Jornal do Commercio – Na atual situação econômica do país que ainda se recupera de uma crise, seria conveniente essa proposta do Governo?

 

Rudinei Marques – Esse momento é o pior momento de se fazer reforma no país porque nós tivemos em 2015 e 2016 duas quedas sucessivas do PIB (Produto Interno Bruto). E o que isso ocasiona? Uma redução grande da receita pública. Mas, o país tem potencial para crescer no mínimo 2% ou 3% ao ano. Se tivéssemos crescido pelo menos 2% ao ano, sequer estaríamos falando da reforma da Previdência porque teríamos dinheiro para pagar as contas.
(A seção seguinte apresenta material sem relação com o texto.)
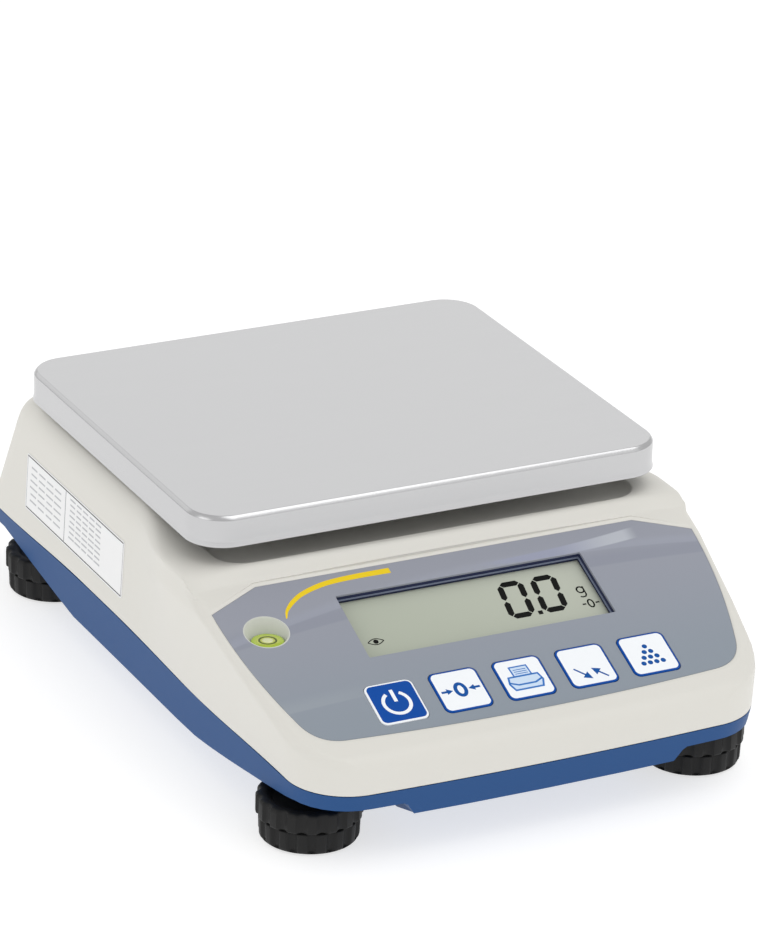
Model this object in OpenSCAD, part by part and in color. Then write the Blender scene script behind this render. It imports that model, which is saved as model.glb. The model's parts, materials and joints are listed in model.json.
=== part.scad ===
// Bench counting scale: a steel pan on a single-point load cell, in a two-part moulded housing
// with a sloping console. Millimetres, +Z up, -Y towards the user, Z = 0 on the bench.

/* [Body] */
// Half the length of the housing at its seam
body_half_l = 141; // [136:0.5:146]
// Half the width of the housing at its seam
body_half_w = 89.2; // [87:0.2:92]
// Height of the seam between the two housings
seam_z = 27.6; // [26:0.2:29]
// Rise of the seam halfway along the sides
seam_arch = 2.2; // [0:0.1:3]
// Height of the lip round the pan pocket
lip_z = 77; // [76:0.2:79]
// Radius of the front corners in plan
front_corner_r = 21.5; // [16:0.5:26]
// Radius of the rear corners in plan
rear_corner_r = 12; // [8:0.5:16]
// Bow of the front wall across the width
front_bow = 1.6; // [0:0.1:3]
// Lean of the side walls from vertical, in degrees
side_lean = 3; // [1:0.5:4]
// Lean of the front wall from vertical, in degrees
front_lean = 6; // [3:0.5:8]
// Lean of the rear wall from vertical, in degrees
rear_lean = 25.5; // [22:0.5:28]
// How far the console's cheeks stand out past the side walls
cheek_flare = 9.5; // [6:0.5:11]
// Radius of the console's front edge
console_edge_r = 8; // [5:0.5:9]
// Width of the rounding where the console meets its sides
console_side_round = 3.5; // [2:0.5:5]
// Wall thickness of both housings
wall = 2.5; // [2:0.1:3]

/* [Console] */
// Slope of the console, in degrees
slope = 22.75; // [20:0.25:24]
// Height of the console's plane at its reference line
console_z = 51.4; // [50:0.2:53]
// Distance from the housing's front edge back to the reference line
console_run = 31; // [29:0.5:33]
// Depth of the recess that takes the overlay
overlay_recess = 1.2; // [1:0.1:1.5]
// Thickness of the overlay
overlay_t = 0.9; // [0.7:0.1:1]
// Half the width of the overlay at its widest
overlay_half_w = 92.4; // [88:0.2:93]
// Half the width of the overlay's top edge
overlay_top_half_w = 72.7; // [66:0.5:76]
// Place of the overlay's top edge up the slope
overlay_top = 51.6; // [49:0.2:52]
// Place of the overlay's widest corners up the slope
overlay_vertex = 42.8; // [38:0.2:45]
// Place of the overlay's lowest point, below the reference line
overlay_bottom = 23; // [21:0.5:24]

/* [Display and keys] */
// Width of the display window
window_w = 94.2; // [88:0.2:98]
// Height of the display window along the slope
window_h = 29.2; // [26:0.2:31]
// Middle of the display window up the slope
window_v = 26.7; // [26:0.1:28]
// Depth of the display glass below the console
glass_depth = 4.2; // [3.5:0.1:5]
// Side of a key
key_size = 18; // [15:0.2:19]
// Distance between key centres
key_pitch = 24; // [22:0.2:25]
// Sideways place of the middle key
key_centre = 1.5; // [-2:0.1:3]
// Middle of the key row below the reference line
key_row = 9; // [7:0.1:10]
// Corner radius of a key
key_corner_r = 2.6; // [1.5:0.1:4]
// Travel of a key
key_travel = 0.4; // [0.2:0.05:0.5]
// Gap round a key
key_gap = 0.15; // [0.1:0.01:0.25]
// Diameter of the bubble level's well
level_d = 14.6; // [12:0.2:16]
// Sideways place of the bubble level, left of the middle
level_x = 77; // [74:0.2:78]
// Place of the bubble level up the slope
level_v = 30.6; // [28:0.2:32]

/* [Pan] */
// Width of the pan
pan_w = 180; // [174:1:186]
// Distance from the housing's front edge back to the pan's front edge
pan_front = 85.3; // [84:0.1:88]
// Distance from the pan's rear edge back to the housing's rear edge
pan_back = 38.7; // [37:0.1:41]
// Height of the pan's top face
pan_top = 95; // [94:0.2:97]
// Height of the pan's rim
pan_rim = 11.4; // [9:0.2:12]
// Corner radius of the pan in plan
pan_corner_r = 14; // [10:0.5:20]
// Radius of the pan's top edge
pan_edge_r = 1.8; // [1.4:0.1:2.5]
// Thickness of the pan's sheet
pan_sheet = 1.2; // [0.8:0.1:1.3]
// Depth of the pocket under the pan
pocket_depth = 2.6; // [2:0.1:3]

/* [Feet] */
// Sideways distance of a foot from the middle
foot_x = 73.6; // [72:0.2:75]
// Distance of a foot's axis from the end of the housing
foot_inset = 31.5; // [31:0.5:34]
// Diameter of a foot's knurled knob
knob_d = 36.4; // [32:0.2:38]
// Height of a foot up to the top of its knob
knob_top = 15.8; // [14:0.2:16]
// Number of grooves round a knob
knob_grooves = 16; // [12:1:20]
// Thickness of the rubber sole
sole_t = 2.4; // [2:0.1:3]
// Diameter of the foot's threaded stud
stud_d = 8; // [6:0.5:8]

/* [Load cell] */
// Distance of the load cell's ends inside the pan's edges
cell_inset = 14; // [12:1:18]
// Width of the load cell
cell_w = 30; // [26:1:32]
// Height of the load cell
cell_h = 22; // [20:0.5:24]
// Height of the load cell's underside
cell_z = 24; // [22:0.5:25]

/* [Rear sockets] */
// Distance between the serial socket's two jack screws
jack_pitch = 25; // [24.5:0.1:25.5]
// Radius of the tapped hole in a jack screw
jack_r = 1.4; // [1.2:0.05:1.5]
// Width of the bay for the sockets
bay_w = 92; // [86:1:96]

/* [Fits] */
// Radial clearance of turning fits
run_fit = 0.06; // [0.03:0.01:0.09]
// Gap between pieces that are set side by side
side_gap = 0.3; // [0.2:0.05:0.4]

/* [Hidden] */

$fn = 48;
eps = 0.01;

// Places along the length, measured from the ends of the housing.
console_y = body_half_l - console_run;
foot_y = body_half_l - foot_inset;
pan_d = 2 * body_half_l - pan_front - pan_back;
pan_y = (pan_front - pan_back) / 2;
cell_l = pan_d - 2 * cell_inset;

// Console plane: height as a function of y, and its tilted frame (u across, v up the slope).
tan_slope = tan(slope);
function console_height(y) = console_z + (y + console_y) * tan_slope;
module on_console(u = 0, v = 0, depth = 0) {
    translate([0, -console_y, console_z])
        rotate([slope, 0, 0])
            translate([u, v, -depth])
                children();
}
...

Então o governo escolheu o pior momento no sentido de que foram as quedas sucessivas do PIB que abalaram as contas públicas, só que o Governo não pode usar uma questão conjuntural – porque assim como a economia está em baixa ela também vai se recuperar –  o Governo está utilizando uma situação passageira para cortar direitos de forma permanente e absoluta, porque depois que o direito é cortado dificilmente outro Governo irá restaurar aquela situação anterior. E esse é outro dos grandes problemas que se dá a Reforma da Previdência que se dar em um momento muito inoportuno.